Yuri Grigoran's thoughts turned to the undescribable. The sun was lowering itself into the Mediterranean for its gailforce nap on Neptune's pleiscene rug. The packleader craned her neck a time or two before she gave a single insistent bark.

The cosmonaut stirred, looking kindly on his audience. "Very well. In two days time another message at the grotto of the oracle in Delphi. хорошее везение."

Yuri Grigoran distorted and vanished back to his mission, the spacewalk. With a goal to work toward the pack moved on in search of their own constant, an animal skin rug on which to bed down for the night.

Thursday, August 03, 2006

FDHI

As part of me goes to Highbrook, says Olaf, part of me hijacks a 747 and paints it blue and fills it with monosodium glutomate and flies it unmanned into the mouth of an active volcano, thus giving the fire goddess Pele a placebo in lieu of her birth control. Like the nut on the corner with the national flag draped over his shopping cart and covered three lines per stripe in a precise, illegible script, like him, I too wish to pull a boner the size of which redefines the paradigmatic it-itude of boner qua boner, says Olaf. (Decrepit or no, the desire remains.) My act will be as nonsensical as his own, says Olaf. Once she, Pele, swallows the blue passenger plane placebo a number of days in a row, she again will be fertile. I will climb to her rim with a garden hose looped over my arm, says Olaf. On my signal my assistant will open the valve, and I shall shake my hose to and fore, and I shall put her out. Her belly calmed, it will be nothing to climb inside. I'm starting uni, says Olaf, and I'm at my most fertile, too.

Tuesday, August 01, 2006

Notes on the Drive '04: Atlanta to

- I'm north of Atlanta now, Thursday at quarter after 8 pm, having left early. I'm feeling a little guilty about it, wondering if I'm being selfish. I am feeling tired and run down. All day, every couple hours.

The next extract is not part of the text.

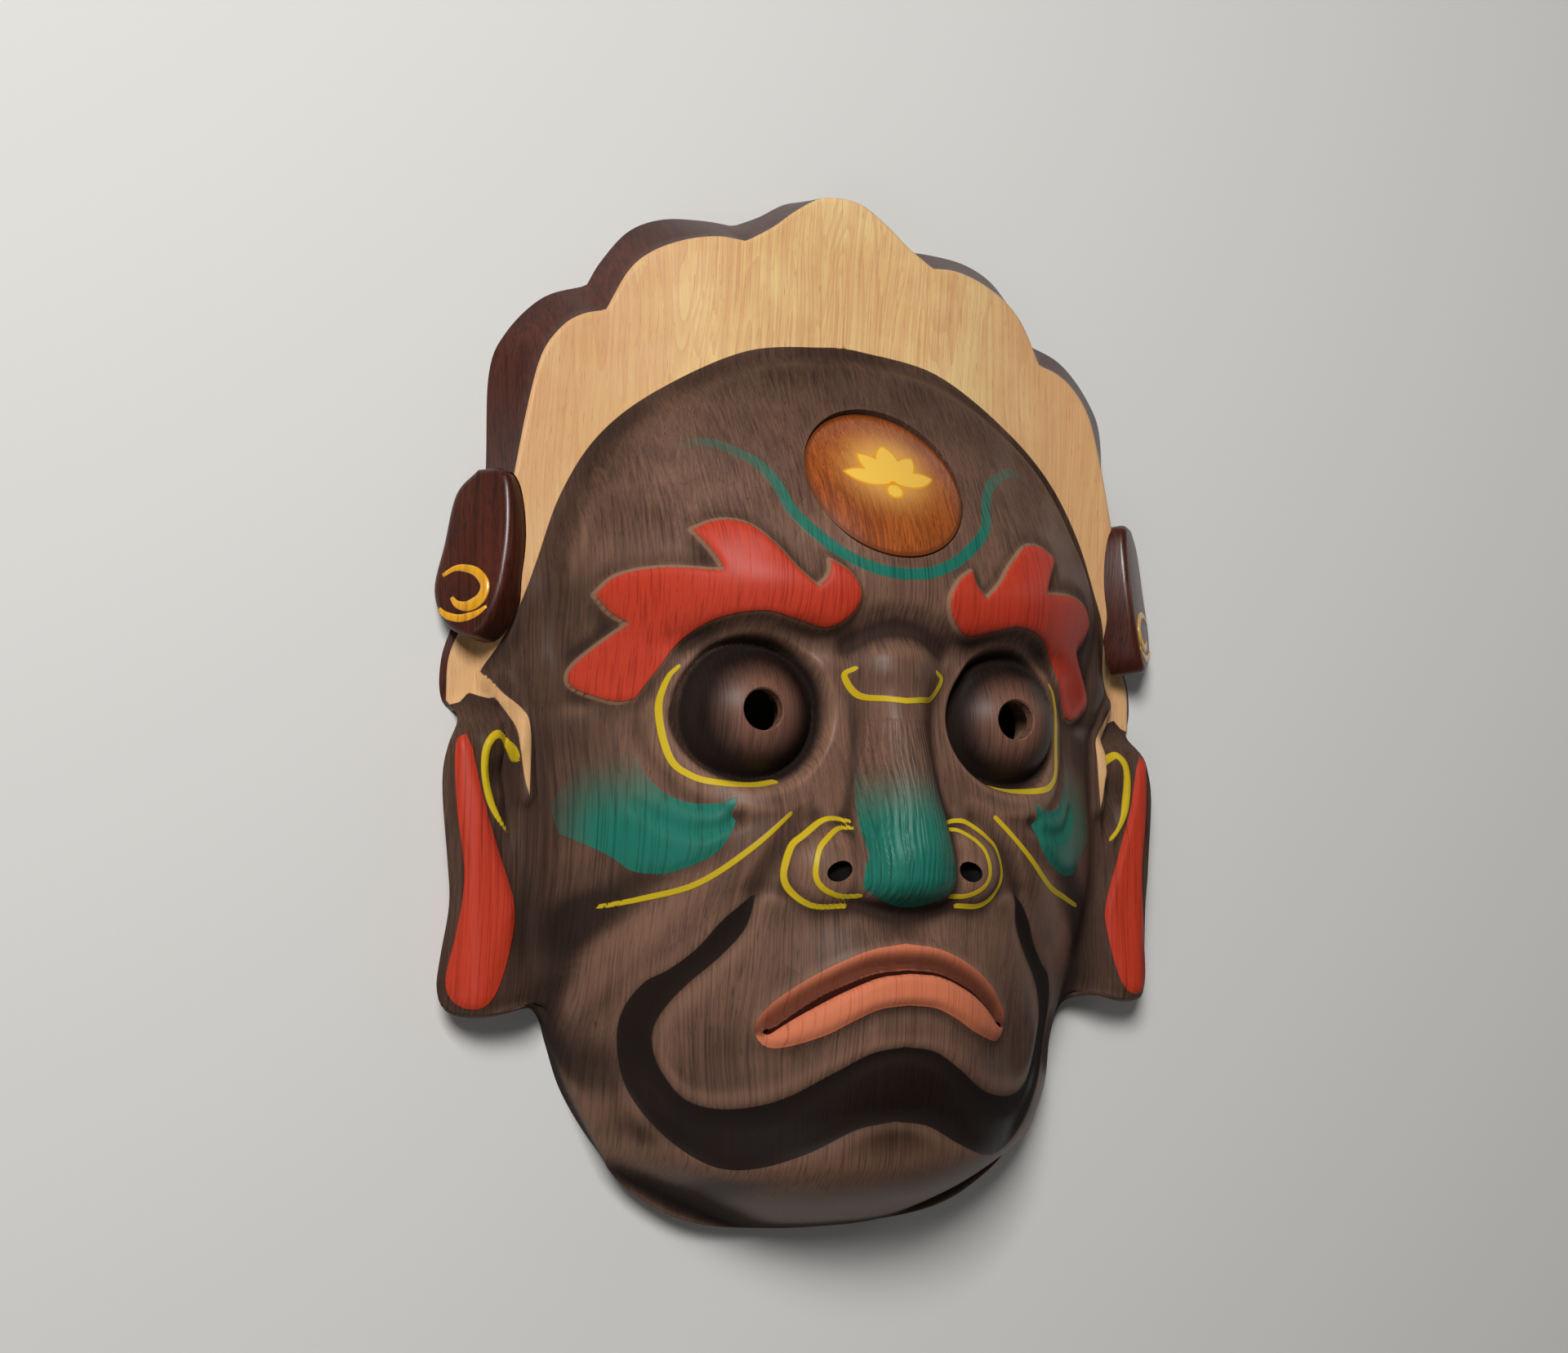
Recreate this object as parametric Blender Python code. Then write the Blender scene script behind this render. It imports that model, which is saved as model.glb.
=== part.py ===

- Sunset behind the mountain, through Dalton GA.

- Traffic and commuting, Andy's idea: people behave like sperm, all trying to get to their destination, the egg, as quick as possible without impediment. Not too many sit back and go slow and enjoy the ride.

- I just got an extremely light-headed feeling, everything appearing very distorted and sequential all of a sudden, driving through the mountains of TN. You know I'm having fun on this drive. I'm not sure what I think about that trip yet. There was never, we did a couple small tasks, but it definitely wasn't what I had in mind, which was a nice big comfortable place to record. We didn't record a thing all week.

- Lightning in the dark valley of the Smoky Mtns.

- The Cumberland Gap was full of a dewy humid fog, but then it always is.

- I drank half a bottle of orange juice and then refilled it with the only tap I had as part of my person.

- What RAW said is right. Because your brain latches onto a certain reality tunnel, the best thing you can do is create a new reality tunnel for yourself every day, a reality tunnel that is smarter, funnier, and sexier than the one of the day previous.

- Giant stone cross in Huntsville, TN through the Smokies. At least three stories tall. And around it are billboards for fireworks. Two ferris wheels lit by white xmas tree lights.

- And the next exit is Stinking Creek Road.

- In Atlanta I met a fellow with non-income-tax reporting job and a JR "Bob" Dobbs tattoo on his back. Shirtless, surfer haircut, other tattoos.

- Driving through the fog, the orange and white lane walls, concrete walls, shifting lanes, broken pavement, NMH on the radio.

- Even with other cars and trucks on the road coming into Ky it's really dark. And with the opaque bug splatters on the windshield, the smears, and the humidity it makes driving difficult. Trucks all trying to pass you and shit. The hills, the ups, downs, and fog.

- Winchester, Ky nearing Lexington. Aphex Twin kicks in. The little bit of rain we had lifts. I'm ready for a refuel stop in Lexington to see if Fate has anything in store for me. Back on this familiar drive. Odd times, or it feels odd anyway, under these gray and black storm clouds visible even in the night sky.

- One incident, anecdote, or story will have to suffice in representing everything that happened during that period and place.

- The incident with the pump that does not automatically shut off when you're finished fueling has gas pouring down the side of the car. The shop was closed, the clerk only interacting through plexiglass. I had an intuition not to wait to get my junk food. That's when I found the accident occurring. I drove off stepping over all the gas running like a creek around the pump islands. The gas that got on my hand when returning the nozzle I rinsed off from my water bottle at 70 mph hanging both hands out the car window.

- Schedule a massage.

- After complaining about the bug splatters I got a tiny bit of rain, just enough to clear the windshield.

- The night is a dark red burgundy around Barnes Rd, a new exit in this booming area, running with a broken shut off down the side of the car.

- My idea for NaNoWriMo: have plotted and prepared my blockbuster novel that I'm going to write for the market using my idea about a skip tracer. Have it all plotted, and all the char conflict and drive, all the predictable shit outlined. I can spice it up with my guided synchronicities, make it a little different. There is a how to book about blockbusters I need to read.